Russia denied the allegations, and the Rosenergoatom Concern said that the two nuclear power plants in northwestern Russia – the Leningrad NPP and the Kola NPP – operate normally, with radiation levels being within the norm.

“Both stations are working in normal regime. There have been no complaints about the equipment’s work. Aggregated emissions of all specified isotopes in the above-mentioned period did not exceed the reference numbers. No incidents related to release of radionuclide outside containment structures have been reported,” the company said.

Sutton’s report says that it is possible that the alleged leaks came from the weapons, while the CTBTO make no claims.

“Radiation levels at both NPPs and surrounding areas remained unchanged in June, and no changes are also observed at present. It remains at levels that correspond to normal work of reactors. Those levels do not exceed natural background radiation figures,” Rosenergoatom said, adding that no incidents have been reported at the Leningrad and Kola NPPs.

The National Institute for Public Health and the Environment (RIVM) in the Netherlands reported that the concentration of substances was very low and did not present any threat to human health and the environment. The same was stated by the International Atomic Energy Agency (IAEA).

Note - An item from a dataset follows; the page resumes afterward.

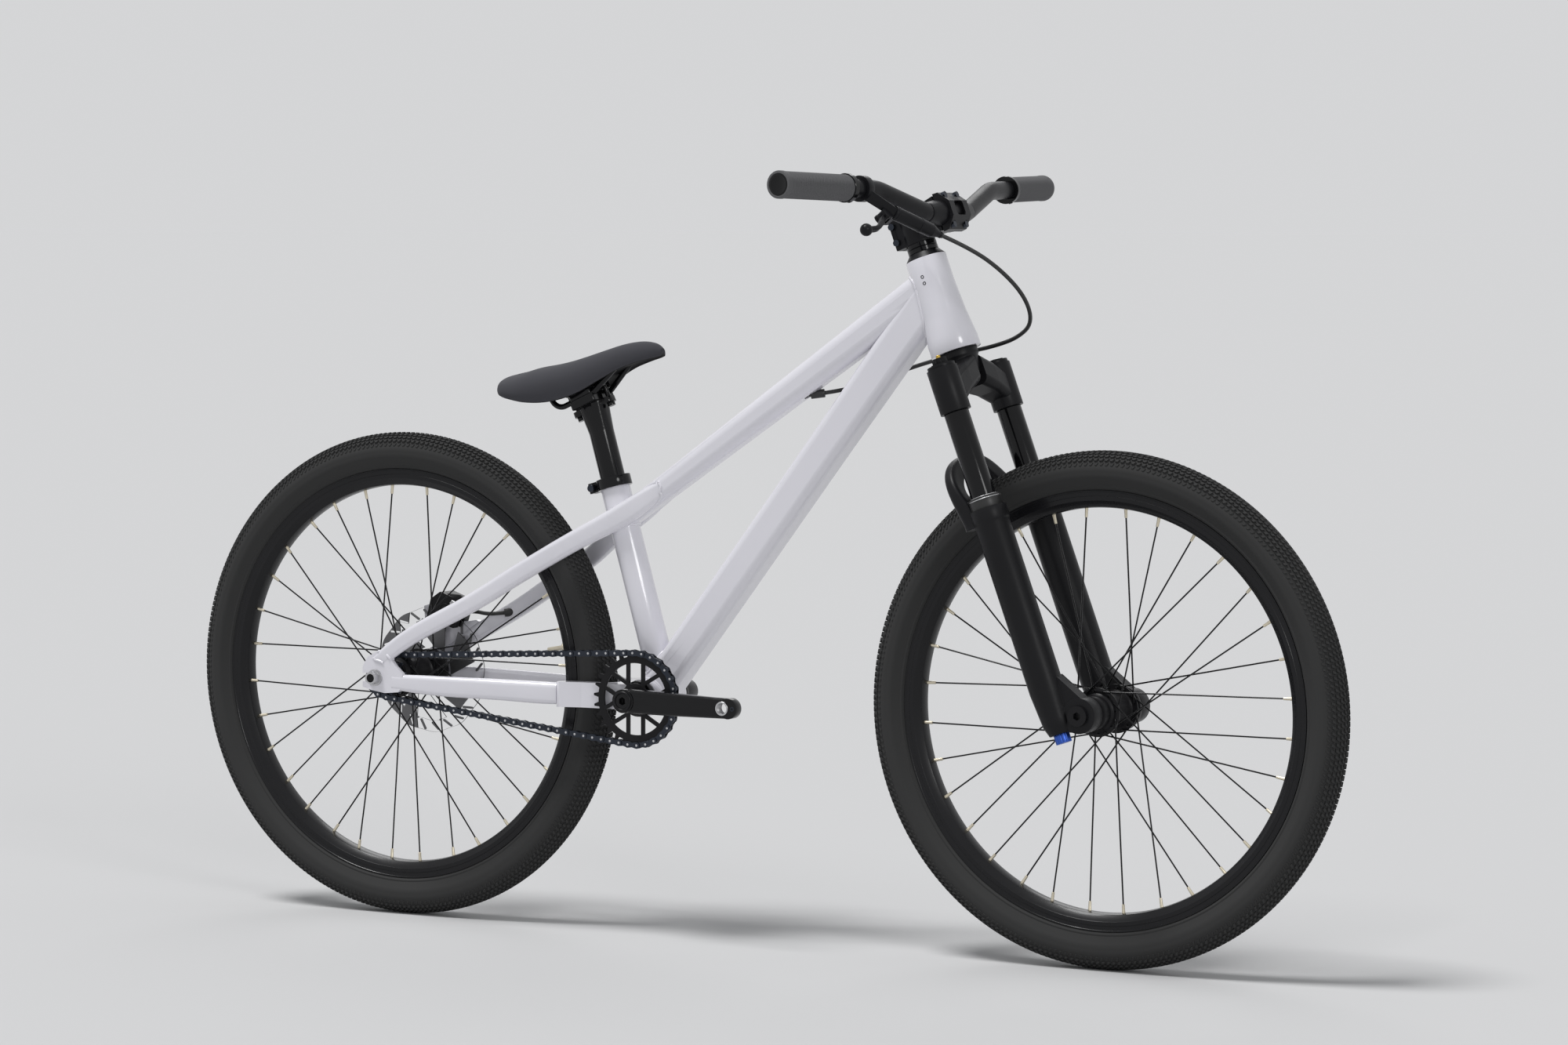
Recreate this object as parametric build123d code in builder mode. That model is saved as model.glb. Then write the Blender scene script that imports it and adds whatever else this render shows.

Finally, the Kremlin’s spokesperson Dmitry Peskov said that there was no cause for concern over reports of increased background radiation in Northern Europe.

He recalled the above-mentioned statement by the International Atomic Energy Agency (IAEA) that a slight increase in the concentration of radioactive substances is not harmful to human health and the environment.

Despite that, the US Envoy for Arms Control Marshall S. Billingslea immediately propagated Sutton’s report as factual, and not as coming down to speculation, as the text itself says that it is.

This is simply another attempt for the US to grasp at straws, since the time to conclude a new arms control treaty is nearing, and Washington needs every possible benefit it can get.